Given material -
* * *

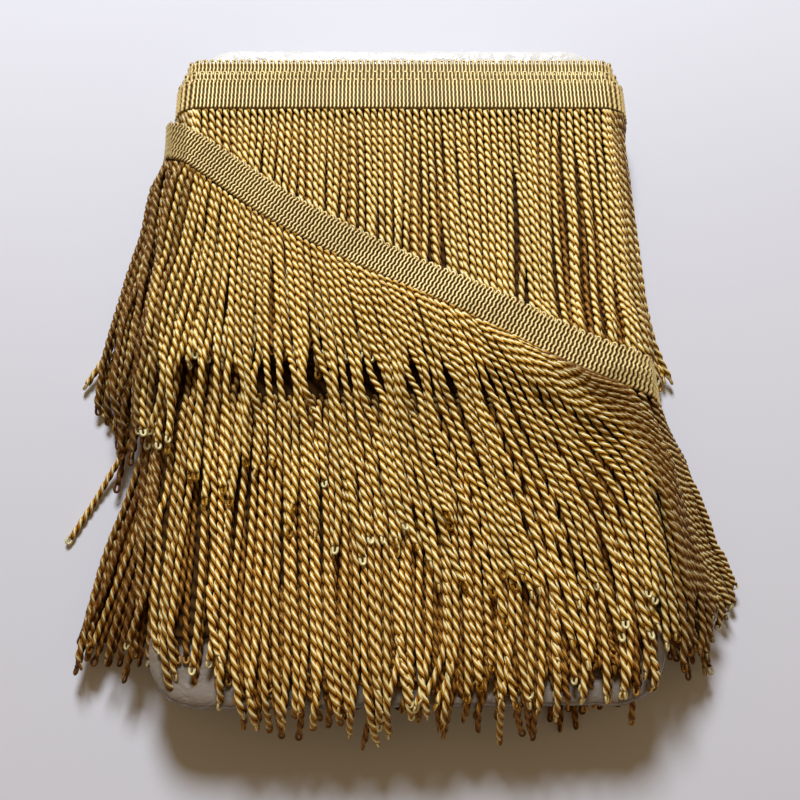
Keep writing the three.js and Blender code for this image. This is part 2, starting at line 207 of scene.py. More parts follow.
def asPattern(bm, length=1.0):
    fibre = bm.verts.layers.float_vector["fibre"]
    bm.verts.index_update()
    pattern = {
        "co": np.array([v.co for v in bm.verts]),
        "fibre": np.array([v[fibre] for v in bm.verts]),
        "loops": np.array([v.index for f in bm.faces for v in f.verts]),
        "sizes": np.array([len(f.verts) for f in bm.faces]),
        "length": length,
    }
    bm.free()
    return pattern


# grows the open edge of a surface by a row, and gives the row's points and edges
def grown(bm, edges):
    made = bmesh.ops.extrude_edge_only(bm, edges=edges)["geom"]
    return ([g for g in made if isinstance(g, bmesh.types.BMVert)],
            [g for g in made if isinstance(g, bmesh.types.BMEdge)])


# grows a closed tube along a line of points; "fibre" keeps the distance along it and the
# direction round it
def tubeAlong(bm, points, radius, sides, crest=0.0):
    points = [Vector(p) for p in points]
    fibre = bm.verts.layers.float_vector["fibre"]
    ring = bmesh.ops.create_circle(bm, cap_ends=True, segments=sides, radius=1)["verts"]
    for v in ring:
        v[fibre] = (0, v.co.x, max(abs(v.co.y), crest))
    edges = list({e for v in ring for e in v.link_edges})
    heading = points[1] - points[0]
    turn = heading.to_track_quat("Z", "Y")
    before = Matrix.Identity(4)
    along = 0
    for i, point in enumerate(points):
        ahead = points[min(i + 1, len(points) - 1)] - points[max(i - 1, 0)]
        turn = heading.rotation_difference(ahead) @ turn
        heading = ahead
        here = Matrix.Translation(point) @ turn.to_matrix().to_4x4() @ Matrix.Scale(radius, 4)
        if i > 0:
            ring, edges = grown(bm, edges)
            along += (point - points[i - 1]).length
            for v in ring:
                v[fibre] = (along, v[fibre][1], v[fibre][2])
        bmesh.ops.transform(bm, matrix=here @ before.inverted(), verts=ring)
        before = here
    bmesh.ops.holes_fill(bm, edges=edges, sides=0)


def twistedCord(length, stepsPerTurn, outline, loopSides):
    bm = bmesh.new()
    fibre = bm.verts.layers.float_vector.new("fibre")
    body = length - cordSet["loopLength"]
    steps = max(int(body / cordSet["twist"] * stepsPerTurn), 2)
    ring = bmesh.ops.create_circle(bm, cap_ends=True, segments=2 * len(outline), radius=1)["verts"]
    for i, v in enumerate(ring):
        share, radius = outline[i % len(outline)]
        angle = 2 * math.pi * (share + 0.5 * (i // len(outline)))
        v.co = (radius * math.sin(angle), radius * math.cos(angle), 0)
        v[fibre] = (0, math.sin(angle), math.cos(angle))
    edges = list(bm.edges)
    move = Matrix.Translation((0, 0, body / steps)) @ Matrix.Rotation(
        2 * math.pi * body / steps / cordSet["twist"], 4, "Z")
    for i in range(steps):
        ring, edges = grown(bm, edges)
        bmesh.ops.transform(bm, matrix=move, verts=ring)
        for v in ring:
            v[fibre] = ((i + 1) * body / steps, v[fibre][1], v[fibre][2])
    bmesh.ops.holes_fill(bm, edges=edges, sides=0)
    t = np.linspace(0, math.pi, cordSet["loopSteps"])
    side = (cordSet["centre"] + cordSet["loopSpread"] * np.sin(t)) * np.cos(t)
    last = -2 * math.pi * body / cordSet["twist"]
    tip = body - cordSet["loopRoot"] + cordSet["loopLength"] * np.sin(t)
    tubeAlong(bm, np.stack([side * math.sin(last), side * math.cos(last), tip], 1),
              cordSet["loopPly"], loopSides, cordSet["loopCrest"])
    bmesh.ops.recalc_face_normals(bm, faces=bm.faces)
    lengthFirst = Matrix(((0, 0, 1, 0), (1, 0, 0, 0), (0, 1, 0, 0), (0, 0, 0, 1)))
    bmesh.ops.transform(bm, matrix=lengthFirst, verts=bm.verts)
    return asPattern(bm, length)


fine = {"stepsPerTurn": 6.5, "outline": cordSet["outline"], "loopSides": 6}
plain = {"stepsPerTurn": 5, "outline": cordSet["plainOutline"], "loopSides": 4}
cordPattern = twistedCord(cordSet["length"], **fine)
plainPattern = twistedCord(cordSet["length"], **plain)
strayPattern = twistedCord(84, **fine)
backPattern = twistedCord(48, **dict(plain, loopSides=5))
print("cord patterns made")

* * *

Task to complete -
Write out exactly the lines from the start of the material through the line with "[g for g in made if isinstance(g, bmesh.types.BMEdge)])". No other output is expected.

Reply to the task -
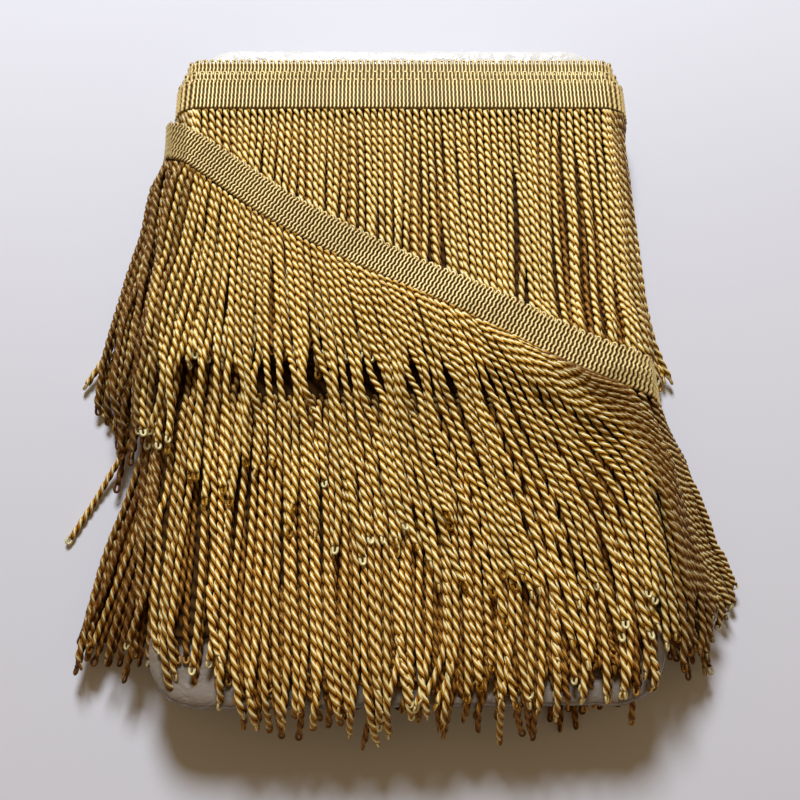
Keep writing the three.js and Blender code for this image. This is part 2, starting at line 207 of scene.py. More parts follow.
def asPattern(bm, length=1.0):
    fibre = bm.verts.layers.float_vector["fibre"]
    bm.verts.index_update()
    pattern = {
        "co": np.array([v.co for v in bm.verts]),
        "fibre": np.array([v[fibre] for v in bm.verts]),
        "loops": np.array([v.index for f in bm.faces for v in f.verts]),
        "sizes": np.array([len(f.verts) for f in bm.faces]),
        "length": length,
    }
    bm.free()
    return pattern


# grows the open edge of a surface by a row, and gives the row's points and edges
def grown(bm, edges):
    made = bmesh.ops.extrude_edge_only(bm, edges=edges)["geom"]
    return ([g for g in made if isinstance(g, bmesh.types.BMVert)],
            [g for g in made if isinstance(g, bmesh.types.BMEdge)])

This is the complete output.